According to the Center for Analysis and Research for Human Rights, which is based in Port-au-Prince, this year alone, from January to September, there were 628 people reported kidnapped, including 29 foreigners.
“The motive behind the surge in kidnappings for us is a financial one,” said Gèdèon Jean, executive director of the center. “The gangs need money to buy ammunition, to get weapons, to be able to function.”
That means the missionaries are likely to emerge alive, he said
“They are going to be freed — that’s for sure,” Mr. Jean said. “We don’t know in how many days, but they’re going to negotiate.”
Experts said the kidnapping of Americans in Haiti, once a rarity, has become increasingly common in the past two years. When that happens, the F.B.I. is the lead federal agency to respond.
Americans of Haitian descent have become accustomed to hearing about people they know being kidnapped, said Jean Monestime, the first Haitian-born member of the Miami-Dade County Board of County Commissioners in Florida.
“There are many stories,” he said. “Too many to talk about.”
A senior U.S. official said that while kidnappings for ransom in Haiti are generally not as brutal as those by terrorist groups in the Middle East, the U.S. government approaches both with a sense of urgency. Separately, a senior State Department official said the Biden administration was in touch with officials at the highest levels of the Haitian government about the kidnapping, but declined to comment further.
In a country as impoverished as Haiti, it does not take much to make a person attractive to kidnappers — and it does not take much to secure their freedom.
In Croix-des-Bouquets, a suburb now controlled by 400 Mawozo — the Creole word roughly translates as “a peasant from the mountain” — the vendors who used to line the streets were kidnapped for what little they had in their pockets. Sometimes, they were ordered to sell what few possessions they had at home, like radios or refrigerators, to pay off the ransom.
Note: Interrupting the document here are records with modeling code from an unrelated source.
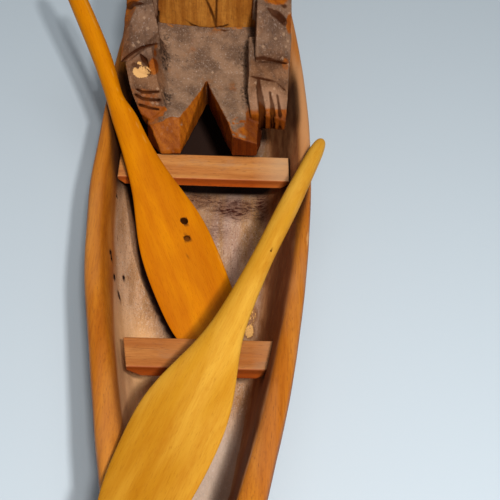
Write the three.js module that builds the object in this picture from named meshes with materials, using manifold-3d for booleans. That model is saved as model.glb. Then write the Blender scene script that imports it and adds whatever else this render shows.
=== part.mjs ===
// A small souvenir canoe carved from wood: a one-block hull, three thwarts, a seated carved
// figure and two loose paddles.
// Millimetres. X runs to the bow, Y to port, Z up. The origin is on the flat of the keel at mid-length.
import * as THREE from 'three';
import { mergeVertices } from 'three/addons/utils/BufferGeometryUtils.js';
import Module from 'manifold-3d';

const wasm = await Module();
wasm.setup();

// Driving dimensions of the hull
const halfLength = 168; // to the flat of each stem
const noseLength = 2; // rounding in front of that flat
const halfBeam = 29;
const rimHeight = 26; // of the rim amidships
const stemRise = 12; // how much higher the rim is near the stems
const floorHeight = 5; // inside floor above the table
const keelFlat = 95; // half the length that stands flat
const keelRise = 24; // the keel's height where it meets the stem
const rimWidth = 4.2; // width of the rim amidships
const rimGrowth = 2; // how much wider the rim is 105 mm from the middle
const hollowEnd = 144; // the hollow's reach to each side
const floorFlat = 92; // half the length of the level floor
const fit = 0.3; // clearance between pieces that rest on each other

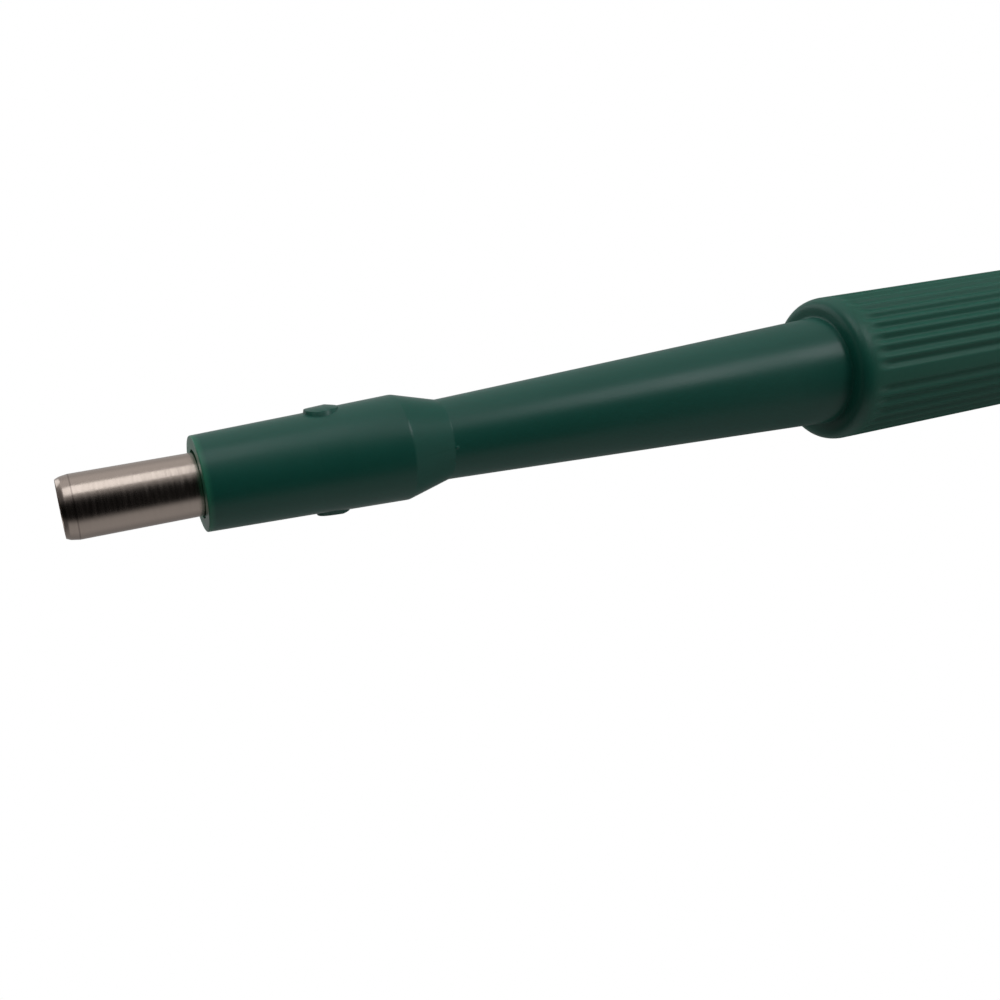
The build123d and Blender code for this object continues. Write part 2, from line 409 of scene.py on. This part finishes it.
metal = put(
    tree,
    "ShaderNodeMix",
    {"Factor": bevel_ring.outputs[0], "A": lin("#CFBFB4"), "B": lin("#7D716B")},
    data_type="RGBA",
)
tree.links.new(metal.outputs["Result"], shader.inputs["Base Color"])
marks = put(
    tree,
    "ShaderNodeBump",
    {"Height": ground.outputs["Fac"], "Strength": 0.4, "Distance": 0.01 * MM},
)
tree.links.new(marks.outputs[0], shader.inputs["Normal"])

# Stainless spring wire, drawn bright, with duller patches of about 0.3 mm.
wire, tree, shader = finish_of(
    "spring_wire_drawn", {"Base Color": lin("#C4C2BE"), "Metallic": 1.0}
)
place = put(tree, "ShaderNodeTexCoord")
drawn = put(
    tree,
    "ShaderNodeTexNoise",
    {"Vector": place.outputs["Object"], "Scale": 3000.0, "Detail": 2.0},
)
rough = put(
    tree,
    "ShaderNodeMapRange",
    {
        "Value": drawn.outputs["Fac"],
        "From Min": 0.3,
        "From Max": 0.7,
        "To Min": 0.18,
        "To Max": 0.3,
    },
)
tree.links.new(rough.outputs[0], shader.inputs["Roughness"])

# Acetal, natural, injection moulded: off-white, slightly translucent, smooth and slippery, with
# faint clouds of about 4 mm and a grain under 0.2 mm.
acetal, tree, shader = finish_of(
    "acetal_natural_moulded",
    {"Roughness": 0.34, "IOR": 1.48, "Subsurface Weight": 0.2, "Subsurface Scale": 1.0 * MM},
)
place = put(tree, "ShaderNodeTexCoord")
cloud = put(
    tree,
    "ShaderNodeTexNoise",
    {"Vector": place.outputs["Object"], "Scale": 260.0, "Detail": 3.0},
)
tint = put(
    tree,
    "ShaderNodeMix",
    {"Factor": cloud.outputs["Fac"], "A": lin("#D6D6CC"), "B": lin("#E2E2DA")},
    data_type="RGBA",
)
tree.links.new(tint.outputs["Result"], shader.inputs["Base Color"])
grain = put(
    tree,
    "ShaderNodeTexNoise",
    {"Vector": place.outputs["Object"], "Scale": 6000.0, "Detail": 2.0},
)
skin = put(
    tree,
    "ShaderNodeBump",
    {"Height": grain.outputs["Fac"], "Strength": 0.1, "Distance": 0.02 * MM},
)
tree.links.new(skin.outputs[0], shader.inputs["Normal"])

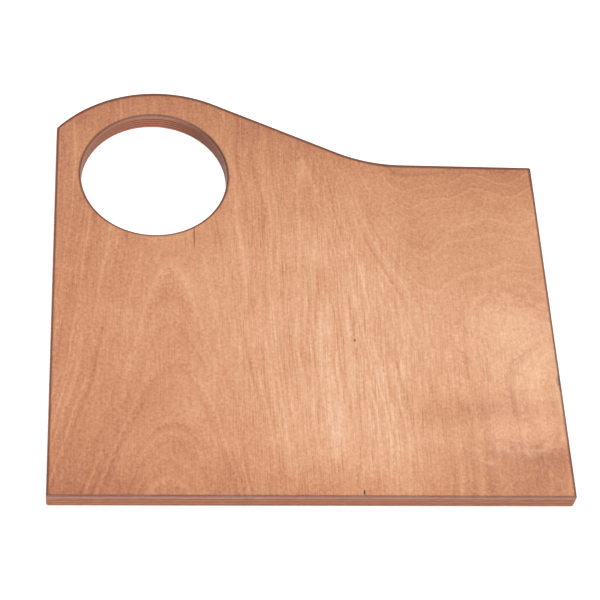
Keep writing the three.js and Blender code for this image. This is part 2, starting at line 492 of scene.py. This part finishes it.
def face_growth(plan):
    """How many millimetres of growth the knife has passed, at each point of the face. Contours of
    this are the figure lines. The arches are a hyperbola in x, added to a rise from front to back
    that levels off as tanh(y / 180). The leaf is a cone that is drawn out along the board. To its
    right the lines lean over by a term that grows as the square of y, and meet a valley, past
    which they climb again and then run nearly level. Four sine waves bend the lines, more so
    where the grain is curly."""
    x = (plan.real - LEFT) / MM
    y = (plan.imag - FRONT) / MM
    curly = step_up(0.8 * x + y, 430, 35)
    bent_x = x + (1.0 + 2 * curly) * np.sin(y / 27 + x / 90 + 0.6)
    bent_x += (0.5 + 1.5 * curly) * np.sin(y / 11 + x / 14)
    bent_y = y + (2 + 4 * curly) * np.sin(x / 19 + 0.4)
    bent_y += (1 + 2.5 * curly) * np.sin(x / 7.7 + y / 31)
    arches_x, arches_round = 94, 56
    flare = 4.5 * (np.hypot(bent_x - arches_x, arches_round) - arches_round)
    arches = 0.3 * (180 * np.tanh(bent_y / 180) + flare)
    # A loop of the leaf 5 mm wide to each side reaches 39 mm to the front and 78 to the back.
    leaf_x, leaf_y, loop_half_width, loop_reach = 218, 83, 5, 39
    near = (leaf_y - bent_y).clip(0) / loop_reach
    far = (bent_y - leaf_y).clip(0) / loop_reach
    leaf = 127 - np.hypot(bent_x - leaf_x, loop_half_width * (near**1.6 + 0.5 * far))
    in_leaf = step_up(bent_x, 165, 15)
    lean = step_up(bent_x, 238, 11) * (bent_y - 45).clip(0) ** 2 / 615
    valley_x, level_x = 297, 345
    past_valley = 6 * np.logaddexp(0, (bent_x - valley_x) / 6)
    far_right = 8 * np.logaddexp(0, (bent_x - level_x) / 8)
    in_valley = step_up(bent_y, 148, 20)
    climb = (0.5 + 0.9 * in_valley) * past_valley + (0.1 - 0.4 * in_valley) * far_right
    return (1 - in_leaf) * arches + in_leaf * leaf - lean + climb


def face_paleness(plan):
    """The pale heart of the face, partly paler wood and partly a painted pool of light from above,
    and the places where the stain lies thicker, which at the two near corners is partly also
    painted shade where that light falls off. Each is a bell, e^-(x^2 + y^2), given by its height,
    its middle and its half sizes in millimetres."""
    bells = [
        # The heart and its near end are partly paler wood and partly a painted pool of light; the
        # two near corners are partly thicker stain and partly painted shade.
        (1.00, 235, 150, 170, 150),  # heart
        (0.50, 245, 42, 62, 52),  # its near end
        (0.35, 385, 240, 40, 40),  # far right
        (-0.25, 300, 215, 25, 30),  # the bend of the far right figure
        (-0.50, 325, 76, 48, 12),  # two wipes that overlap
        (-0.60, 396, 35, 60, 15),  # near right corner
        (-0.40, 0, 0, 60, 45),  # near left corner
    ]
    x = (plan.real - LEFT) / MM
    y = (plan.imag - FRONT) / MM
    pale = np.zeros(plan.size)
    for tall, u, v, a, b in bells:
        pale += tall * np.exp(-(((x - u) / a) ** 2) - ((y - v) / b) ** 2)
    return pale


def face_straightness(plan):
    """How straight the grain runs: a tall bell, e^-(x^4), up the middle, lower at its far end and
    near the front edge, a low bell at the near right, and next to nothing in the far right
    corner."""
    x = (plan.real - LEFT) / MM
    y = (plan.imag - FRONT) / MM
    near_right = np.exp(-(((x - 310) / 60) ** 2) - ((y - 120) / 70) ** 2)
    in_corner = np.exp(-((np.hypot(x - 350, y - 345) / 135) ** 4))
    middle = np.exp(-(((x - 212) / 76) ** 4)) * (1 - 0.45 * step_up(y, 240, 15))
    middle *= 1 - 0.4 * step_up(-y, -45, 12)
    return (0.3 + 0.6 * middle + 0.35 * near_right) * (1 - 0.85 * in_corner)


def face_ripple(plan):
    """Depth to which the varnished face dips: three crossed sine waves, 40 to 60 mm long, summed,
    and at most 0.06 mm deep, so that reflections waver as they do on a brushed film."""
    x, y = plan.real / MM, plan.imag / MM
    waves = np.sin(x / 9 + 1.7 * np.sin(y / 23))
    waves += np.sin(y / 7 + x / 31 + 2)
    waves += np.sin(x / 14 - y / 12)
    return 0.01 * MM * (3 + waves)


# Each flaw: its place from the middle of the board, its half width and half length, all in
# millimetres, and how dark it is.
FLAWS = [
    (-87, 43, 0.45, 11, 0.75),  # hairline crack in front of the hand hole
    (37, -186.5, 0.8, 2.2, 0.9),  # pin mark near the front edge
    (38, -53, 0.9, 1.3, 0.7),  # speck
    (198.5, -89, 2.5, 6, 0.6),  # scuff on the right-hand edge
]

face, face_plan = veneer("face_veneer", rows_above=90, sag=face_ripple)
growth = face_growth(face_plan)
mark(face.data, "growth", growth)
mark(face.data, "flow", face_plan.real / MM + 0.12 * growth)
mark_stain(face.data, face_plan, face_paleness(face_plan))
mark(face.data, "straight", face_straightness(face_plan))
face_birch = varnished_birch("birch_face_stained", offset=(0, 0, 0), outer=1.0, flaws=FLAWS)
face.data.materials.append(face_birch)


# ---- Studio ----
# A white, faintly lit table top in a white room, with soft lamps above and in front of the board.
# Two panes of a window behind its far right corner are mirrored in the varnish, with a pale
# reflector above them.

table_mesh = bpy.data.meshes.new("table_top")
table_half = 40.0
table_z = UNDERSIDE - 0.2 * MM
table_plan = [(-table_half, -table_half), (table_half, -table_half)]
table_plan += [(table_half, table_half), (-table_half, table_half)]
table_mesh.from_pydata([(x, y, table_z) for x, y in table_plan], [], [(0, 1, 2, 3)])
table = bpy.data.objects.new("table_top", table_mesh)
bpy.context.scene.collection.objects.link(table)
table_glass, table_tree = new_material("opal_light_table")
table_top = add(table_tree, "BsdfDiffuse", {"Color": linear("#F4F4F4")})
table_glow = add(table_tree, "Emission", {"Color": linear("#FFFFFF"), "Strength": 0.42})
table_shader = add(table_tree, "AddShader", {0: table_top, 1: table_glow})
add(table_tree, "OutputMaterial", {0: table_shader})
table_mesh.materials.append(table_glass)

# The room's walls are white at table height and dimmer higher up.
room = bpy.data.worlds.new("white_room")
room.use_nodes = True
room_tree = room.node_tree
room_tree.nodes.clear()
looking = add(room_tree, "SeparateXYZ", {0: add(room_tree, "TexCoord").outputs["Generated"]})
dimming = add(room_tree, "MapRange", {0: looking.outputs[2], 1: 0.0, 2: 0.35, 3: 1.0, 4: 0.6})
room_light = add(room_tree, "Background", {"Color": linear("#FFFFFF"), "Strength": dimming})
add(room_tree, "OutputWorld", {0: room_light})
bpy.context.scene.world = room
bpy.context.scene.view_settings.view_transform = "Standard"


def softbox(name, place, target, size, power, tint="#FFFFFF"):
    """A rectangular lamp at a place, turned to face a target, that the camera doesn't see."""
    lamp = bpy.data.lights.new(name, "AREA")
    lamp.shape = "RECTANGLE"
    lamp.size, lamp.size_y = size
    lamp.energy = power
    lamp.color = linear(tint)[:3]
    lit = bpy.data.objects.new(name, lamp)
    bpy.context.scene.collection.objects.link(lit)
    lit.location = place
    lit.rotation_euler = (Vector(target) - Vector(place)).to_track_quat("-Z", "Y").to_euler()
    lit.visible_camera = False


softbox("softbox_above", (0, -0.2, 2.4), (0, -0.2, 0), (2.0, 2.0), 30)
softbox("softbox_front_left", (-1.2, -1.0, 1.8), (0, 0, 0), (1.5, 1.5), 8)
softbox("strip_front", (-0.1, -1.7, 1.1), (-0.1, 0, 0), (1.8, 0.25), 9)
softbox("window_pane_upper", (0.59, 0.838, 1.5), (0.59, 0.838, 0), (0.17, 0.2), 0.4, "#FFF3D6")
softbox("window_pane_lower", (0.56, 0.669, 1.5), (0.56, 0.669, 0), (0.14, 0.052), 0.13, "#FFF3D6")
softbox("reflector_right", (0.685, 0.9, 1.7), (0.685, 0.9, 0), (0.43, 0.7), 0.2)

# Angles in radians.
CAMERA_PLACE = (-0.1649, -0.7968, 1.2368)
LOOKS_DOWN, LOOKS_RIGHT, LEANS = 0.9927, 0.2037, 0.1857

camera_data = bpy.data.cameras.new("camera")
camera_data.sensor_width = 36
camera_data.lens = 109.8
camera = bpy.data.objects.new("camera", camera_data)
bpy.context.scene.collection.objects.link(camera)
turn = Matrix.Rotation(-LOOKS_RIGHT, 4, "Z") @ Matrix.Rotation(math.pi / 2 - LOOKS_DOWN, 4, "X")
camera.matrix_world = Matrix.Translation(CAMERA_PLACE) @ turn @ Matrix.Rotation(LEANS, 4, "Z")
bpy.context.scene.camera = camera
Now Croix-des-Bouquets is a near ghost town.
Gangs have plagued Port-au-Prince over the past two decades. But in recent years, their place in society has shifted.
Older, more established gangs trafficked not just in kidnappings but in politics, carrying out the will of their powerful patrons. Sometimes, they aided in voter suppression.
Now, as independent gangs mushroom, they have grown into a force that is seemingly uncontrollable, thriving in Haiti’s economic malaise.
Members of newer gangs like 400 Mawozo rape women and recruit local children, forcing neighborhood youths to beat people up as they train a newer, more violent generation of members.
Churches, once untouchable, are now a frequent target, with priests kidnapped even as they address their flock. In April, gunmen kidnapped a pastor while he was conducting a ceremony being streamed live on Facebook.
In April, the 400 Mawozo gang abducted 10 people in Croix-des-Bouquets, including seven Catholic clergy members, five of them Haitian and two French. The group was eventually released in late April. The kidnappers demanded a $1 million ransom, but it is unclear if it was paid.
Haitians have been driven to despair by the violence, which prevents them from making a living and keeps their children from attending school. In recent days, some started a petition to protest gang violence, singling out the 400 Mawozo gang and calling on the police to take action. But the police, underfunded and lacking political support, have been able to do little.
Transportation workers called a strike for Monday and Tuesday in Port-au-Prince to protest insecurity — an action that may turn into a more general strike, with word spreading across sectors for workers to stay home to denounce violence that has reached “a new level in the horror.”
“Heavily armed bandits are no longer satisfied with current abuses, racketeering, threats and kidnappings for ransom,” the petition says. “Now, criminals break into village homes at night, attack families and rape women.”
Christian Aid Ministries, whose members were kidnapped Saturday, is a major provider of aid to Haiti.
The group did not respond to requests for comment, but a former Haiti field director, Dan Hooley, said that at least some of the kidnapped missionaries had not been in the country long. One family, he said, had lived there for “a couple of months,” while one man arrived on Friday to work on a relief project related to the earthquake that devastated the country in August.
There were about 1,700 Christian missionaries in Haiti as of mid-2020, according to the Study of Global Christianity at Gordon-Conwell Theological Seminary.
Mr. Hooley estimated Christian Aid Ministries had more than 20 employees in the country.
The Ministries’ compound in Haiti overlooks the bay of Port-au-Prince, in a suburb called Titanyen.
On a visit there Sunday, three large delivery trucks could be seen on the sprawling grounds surrounded by two fences reinforced with concertina wire. Chickens, goats and turkeys could be seen near small American-style homes with white porches and mailboxes, and laundry hung out to dry.
There was also a guard dog and a sign in Creole that forbid entry without authorization.
Because the area is so poor, at night the compound is the only building illuminated by electric lights, neighbors said. Everything else around it is plunged in darkness.
The Mennonites, neighbors said, were gracious, and tried to spread out the work they had — building a new stone wall around the compound, for instance — so everyone could earn a little and feed their families. They would give workers food and water and joke with them. And Haitians would often come in for Bible classes.
Usually, children could be seen playing. There are swings, a slide, a basketball court, and a volleyball court. It was very unusual, neighbors said, to see it so quiet. Sundays, especially, it is bustling.
But not this Sunday.
Andre Paultre, Oscar Lopez, Ruth Graham, Patricia Mazzei and Lara Jakes contributed reporting.